Menemani seniman tradisi Heri Komarahadi (Sanggar Sekar Pandan Cirebon) iseng
memancing memancing di belakang Hotel Mira Kota Baubau, saya berkenalan dengan
dua warga Wakatobi. Heri dan Tomi, nama yang juga ada pada grup sanggar asuhan
Keraton Kacirebonan. Keduanya bertutur singkat tentang Wakatobi, tentang
perjalanan ke sana yang dapat ditempuh 30 menit menggunakan pesawat terbang
jenis foker yang hanya memuat 16 penumpang. “Terbangnya rendah dan kita dapat
memotret Wakatobi dari dalam pesawat”, kata Tomi.

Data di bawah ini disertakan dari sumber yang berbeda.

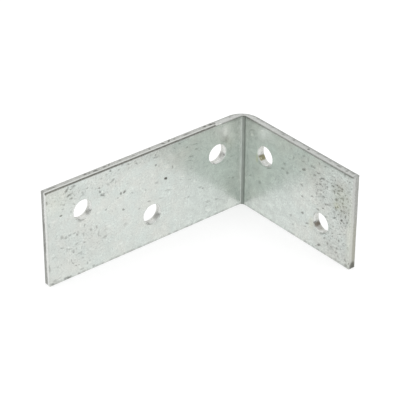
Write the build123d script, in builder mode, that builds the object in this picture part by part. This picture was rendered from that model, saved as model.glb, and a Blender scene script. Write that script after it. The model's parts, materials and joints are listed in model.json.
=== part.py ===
from build123d import *
import os

# A connecting bracket for timber or metal framing: one strip of galvanised steel sheet, sheared
# to length, punched with five screw holes and folded once to a right angle, with unequal legs.
#
# It stands on its lower sheared edge. X runs along the long leg, Y along the short leg and Z
# across the strip. The origin is the outside corner of the fold, where the two outer faces
# would meet if the fold were sharp, at the height of the lower edge.

# Strip and fold, in millimetres. Both legs are measured from the outside corner.
long_leg = 60.0
short_leg = 40.0
strip_width = 25.0
sheet = 2.0
# The sheet is squeezed by the folding tool, so the outside is rounder than the inside and the
# wall is thinner round the corner than along the legs.
fold_inner_radius = 0.8
fold_outer_radius = 5.0

# Screw holes, staggered between an upper and a lower line. Each leg starts on the upper line, and
# its holes are spread evenly from the first, near the fold, to the last, near the leg's end.
long_leg_holes = 3
short_leg_holes = 2
first_hole = 10.0
last_hole_to_end = 10.0
hole_to_strip_edge = 8.0
hole_diameter = 5.2

# The punch enters from the inner side: it rolls the rim over, cuts a straight land, and the
# last of the sheet breaks away a little wider at the outer side.
hole_rim_radius = 0.15
break_depth = 0.7
break_growth = 0.1

# The shear also enters from the inner side and rolls the rim of the whole strip over.
sheared_rim_radius = 0.3

# How far the hole cutter stands out of the sheet at each side.
cutter_overrun = 1.0

hole_radius = hole_diameter / 2
upper_line = strip_width - hole_to_strip_edge
lower_line = hole_to_strip_edge
mid_height = strip_width / 2


def staggered_holes(leg, count):
    """Distance from the outside corner and height of each hole of a leg, from the fold outwards."""
    lines = (upper_line, lower_line)
    pitch = (leg - first_hole - last_hole_to_end) / max(count - 1, 1)
    return [(first_hole + pitch * i, lines[i % 2]) for i in range(count)]


# The space that the punch leaves, round its own Z axis: the outer face is at z = 0 and the
# inner face at z = sheet.
with BuildPart() as punched_hole:
    with BuildSketch(Plane.XZ):
        with BuildLine():
            broken_radius = hole_radius + break_growth
            rim_radius = hole_radius + hole_rim_radius
            land_top = sheet - hole_rim_radius
            rolled_rim = CenterArc((rim_radius, land_top), hole_rim_radius, 180, -90)
            Polyline(
                rolled_rim @ 1,
                (rim_radius, sheet + cutter_overrun),
                (0, sheet + cutter_overrun),
                (0, -cutter_overrun),
                (broken_radius, -cutter_overrun),
                (broken_radius, 0),
                (hole_radius, break_depth),
                rolled_rim @ 0,
            )
        make_face()
    revolve(axis=Axis.Z)

with BuildPart() as bracket:
    # The folded section, seen from above, drawn across the strip.
    with BuildSketch() as section:
        with BuildLine():
            Polyline(
                (0, 0),
                (long_leg, 0),
                (long_leg, sheet),
                (sheet, sheet),
                (sheet, short_leg),
                (0, short_leg),
                close=True,
            )
        make_face()
        fillet(section.vertices().sort_by_distance((0, 0))[0], fold_outer_radius)
        fillet(section.vertices().sort_by_distance((sheet, sheet))[0], fold_inner_radius)
    extrude(amount=strip_width)

    # The rolled rim, all round the inner skin of the sheet. The two lines where the fold runs
    # into the legs are no rim.
    inner_fold = bracket.faces().sort_by_distance((sheet, sheet, mid_height))[0]
    inner_skin = [
        inner_fold,
        bracket.faces().sort_by_distance((long_leg / 2, sheet, mid_height))[0],
        bracket.faces().sort_by_distance((sheet, short_leg / 2, mid_height))[0],
    ]
    fold_lines = inner_fold.edges().filter_by(Axis.Z)
    inner_rim = [
        edge for face in inner_skin for edge in face.edges() if edge not in fold_lines
    ]
    fillet(inner_rim, sheared_rim_radius)

    # The screw holes, square to their leg.
    in_long_leg = [
        Plane(origin=(along, 0, height), z_dir=(0, 1, 0))
        for along, height in staggered_holes(long_leg, long_leg_holes)
    ]
    in_short_leg = [
        Plane(origin=(0, along, height), z_dir=(1, 0, 0))
        for along, height in staggered_holes(short_leg, short_leg_holes)
    ]
    with Locations(*in_long_leg, *in_short_leg):
        add(punched_hole.part, mode=Mode.SUBTRACT)

bracket.part.label = "bracket"

os.makedirs("parts", exist_ok=True)
export_step(bracket.part, "parts/bracket.step")
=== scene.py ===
import json

import bmesh
import bpy
import numpy as np
from mathutils import Matrix, Vector


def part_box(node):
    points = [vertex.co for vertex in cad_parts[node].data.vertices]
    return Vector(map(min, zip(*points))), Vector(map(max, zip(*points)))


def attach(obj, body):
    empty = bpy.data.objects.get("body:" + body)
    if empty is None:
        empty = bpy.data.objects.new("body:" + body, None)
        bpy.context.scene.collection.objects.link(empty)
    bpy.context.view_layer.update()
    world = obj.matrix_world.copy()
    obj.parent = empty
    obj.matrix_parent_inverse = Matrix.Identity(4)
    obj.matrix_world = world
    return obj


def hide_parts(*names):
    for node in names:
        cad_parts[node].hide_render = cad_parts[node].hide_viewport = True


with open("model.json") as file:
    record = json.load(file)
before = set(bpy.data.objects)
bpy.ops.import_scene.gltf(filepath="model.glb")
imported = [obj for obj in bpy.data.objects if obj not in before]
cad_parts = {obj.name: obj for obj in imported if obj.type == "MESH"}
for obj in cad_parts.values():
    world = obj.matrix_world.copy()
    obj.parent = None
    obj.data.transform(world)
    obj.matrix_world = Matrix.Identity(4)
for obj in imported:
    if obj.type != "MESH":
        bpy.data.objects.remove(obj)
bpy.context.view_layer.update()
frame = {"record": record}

# Lengths are in metres in the meshes. Inside a surface's formula and in the finish they are in
# millimetres, which is the scale at which sheet metal is made.
MM = 0.001

# The bracket's own sizes, read from the frame.
LOW, HIGH = (np.array(corner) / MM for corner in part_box("bracket"))
LONG_LEG, SHORT_LEG, WIDTH = HIGH - LOW
MOUNTS = {mount["name"]: mount for mount in frame["record"]["mounts"]}
SHEET = MOUNTS["long_leg_inner_face"]["pos_m"][1] / MM
BORES = [mount for mount in MOUNTS.values() if mount["kind"] == "bore"]
HOLE_RADIUS = BORES[0]["dims"]["r_mm"]

# The fold and the pressed rims, as in the solid.
FOLD_OUTER = 5.0
FOLD_INNER = 0.8
RIM = 0.3
HOLE_RIM = 0.15
BREAK_DEPTH = 0.7
BREAK_GROWTH = 0.1

# The mesh: distance between its columns and its rows, columns over the fold, half the square that is
# left out at a hole, the rings that fill it and the power of their spacing, the distance at which points
# merge, and the angle from which an edge is shaded sharp.
PITCH_ALONG = 1 / 4
PITCH_UP = 1 / 3
FOLD_COLUMNS = 60
HOLE_BLOCK = 4.0
HOLE_RINGS = 8
RING_GROWTH = 0.7
MERGE_DISTANCE = 0.0005
SHARP_DEGREES = 40

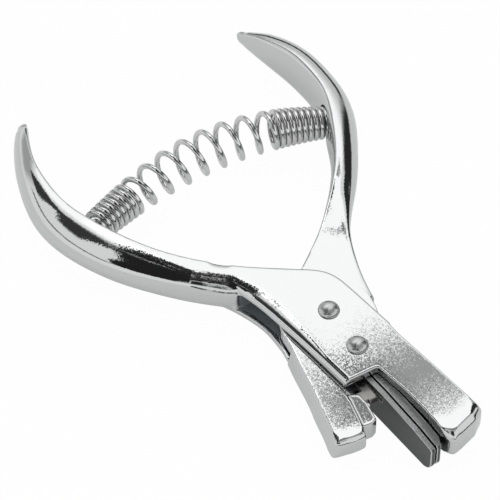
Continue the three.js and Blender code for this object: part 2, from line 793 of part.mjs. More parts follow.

Mancing iseng di belakang Hotel Mira malam itu tidak
memperoleh satu ekor ikan pun. Tepian pantai berkarang yang kotor oleh sampah
plastik yang mengapung, ikan-ikan kecil yang malas mendekati umpan, sorot lampu
500 watt yang tiba-tiba dinyalakan petugas hotel yang berjaga malam itu, tak
mengurangi pembicaraan tentang Wakatobi. Pulau indah yang dapat dikunjungi
sembilan jam perjalanan laut. Tomi dan Heri bukan kontingen Festival Keraton
Nusantara (FKN) VIII Buton. Keduanya adalah pekerja yang biasa pulang balik
Wakatobi – Kendari dan singgah di Baubau. Tomi dan Heri malam itu bergaya ala pemandu wisata.
Ingat Wakatobi, ingat sebuah foto yang dikirim sahabat Nana
Mulyana di Jakarta melalui akun facebooknya.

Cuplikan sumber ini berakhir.